Municipality of Bahia, Brazil

Cairu is a municipality in the state of Bahia in the North-East region of Brazil. The municipality consists of three islands: the Island of Cairu, which is only separated from the mainland by a narrow river; Tinharé Island, which has the dense tourist settlement of Morro de São Paulo to the north; and Boipeba Island.

The municipality contains part of the 230296 ha of the Caminhos Ecológicos da Boa Esperança Environmental Protection Area, created in 2003.

==History==

The Cairu region was home to a large population of Aimoré people. The Portuguese arrived in the area early in the 16th century and soon established a sugarcane plantation. Francisco Romeo, administrator of the Captaincy of São Jorge dos Ilhéus founded a small settlement in Cairu based on its mild climate. The settlers displaced the Aimoré and the settlement, known as the Vila de Nossa Senhora do Rosário do Cairú, was established in 1608. It was located on an elevation overlooking the Tinharé Channel, which leads directly to the Atlantic Ocean. The Franciscans arrived in 1654 to build the Convent and Church of Saint Anthony on another high point in the settlement. Cairu became a major producer of manioc flour and timber in the 17th century. The town was forced to contribute 166$000 annually for three decades to fund the rebuilding of Lisbon after the 1755 earthquake.
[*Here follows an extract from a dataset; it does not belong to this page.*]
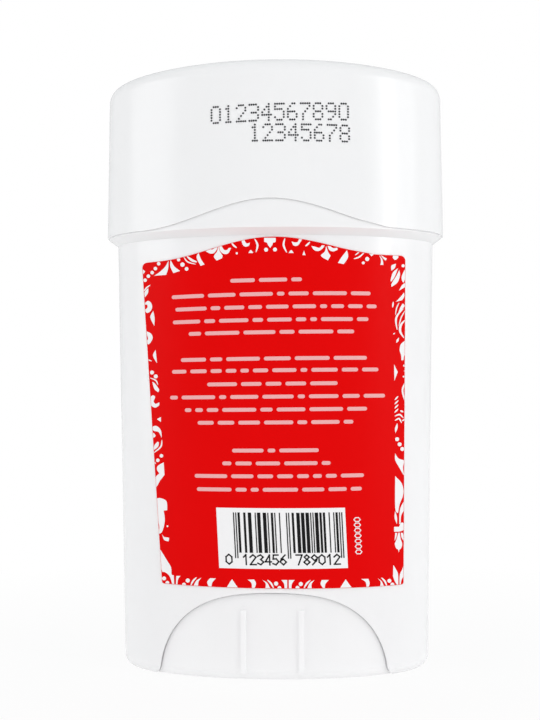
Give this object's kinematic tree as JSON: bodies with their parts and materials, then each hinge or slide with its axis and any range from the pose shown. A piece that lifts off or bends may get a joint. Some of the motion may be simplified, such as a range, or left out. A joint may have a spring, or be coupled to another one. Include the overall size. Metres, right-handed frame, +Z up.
{
  "type": "deodorant stick",
  "caption": "Oval twist-up stick in a translucent pack: a dial in the foot turns a screw that lifts the stick, and a cap pulls off the top.",
  "frame": {"origin": "centre of the foot, on the surface that the pack stands on", "axes": "+Z up along the screw, +X along the oval, -Y out of the labelled face"},
  "size_m": [0.0642, 0.0356, 0.112],
  "materials": {
    "body_plastic": "milky translucent, moulded smooth",
    "cap_plastic": "milky translucent, moulded smooth",
    "dial_plastic": "milky translucent, moulded smooth",
    "inner_plastic": "natural moulded",
    "wax": "smooth waxy white",
    "label_film": "printed satin film"
  },
  "bodies": {
    "container": {"container": "body_plastic", "back_label": "label_film"},
    "dial": {"dial": "dial_plastic", "screw_spindle": "inner_plastic"},
    "carrier": {"elevator": "inner_plastic", "wax_stick": "wax"},
    "cap": {"cap": "cap_plastic"}
  },
  "joints": [
    {"name": "dial_spin", "type": "hinge", "parent": "container", "child": "dial", "pos_m": [0, 0, 0], "axis": [0, 0, -1], "range_deg": [0, 4320]},
    {"name": "stick_rise", "type": "slide", "parent": "container", "child": "carrier", "axis": [0, 0, 1], "range_m": [0, 0.06]},
    {"name": "cap_lift", "type": "slide", "parent": "carrier", "child": "cap", "axis": [0, 0, 1], "range_m": [0, 0.045]}
  ],
  "couplings": [
    {"joint": "dial_spin", "follows": "stick_rise", "rad_per_m": 1256.6}
  ]
}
By 1911 the village consisted of five districts: Cairu, the village seat; Galeão; Gamboa; Morro de São Paulo; and Velha Boipeba. It was raised to city status in 1938.

==Historic structures==

Cairu is home to numerous colonial-period historic structures, some designated as Brazilian state or national monuments. The historic center of Cairu (Centro Histórico de Cairu) lacks state or federal protection, but is home to numerous historic homes, government buildings, and churches.

- Convent and Church of Saint Anthony (Convento e Igreja de Santo Antônio)
- Parish Church of Our Lady of the Rosary (Igreja Matriz de Nossa Senhora do Rosário)
- Sobrado at Rua Direita, 34 (Sobrado à Rua Direita, 34)
- Sobrado Grande
- Former Town Hall (Antiga Prefeitura)
- Church of Saint Francis Xavier (Igreja de São Francisco Xavier )
- Casa com Veranda de Ferro
- Fort of the Morro de São Paulo (Fortaleza do Morro de São Paulo)
- Sítio de Morro de São Paulo
- Fonte Grande of Morro de São Paulo (Fonte Grande do Morro de São Paulo)
- Forte da Ponte
- Sobrado na Praça Aureliano O. de Lima
- Church of the Holy Spirit (Igreja Matriz do Divino Espírito Santo )
- Church of Saint Sebastian (Igreja de São Sebastão)

==Transportation==
Cairu is served by Lorenzo Airport located in the district of Morro de São Paulo and by Fábio Perini Airport located in the district of Boipeba.

==Noted resident==

Portugal football international Liedson was born in Cairu.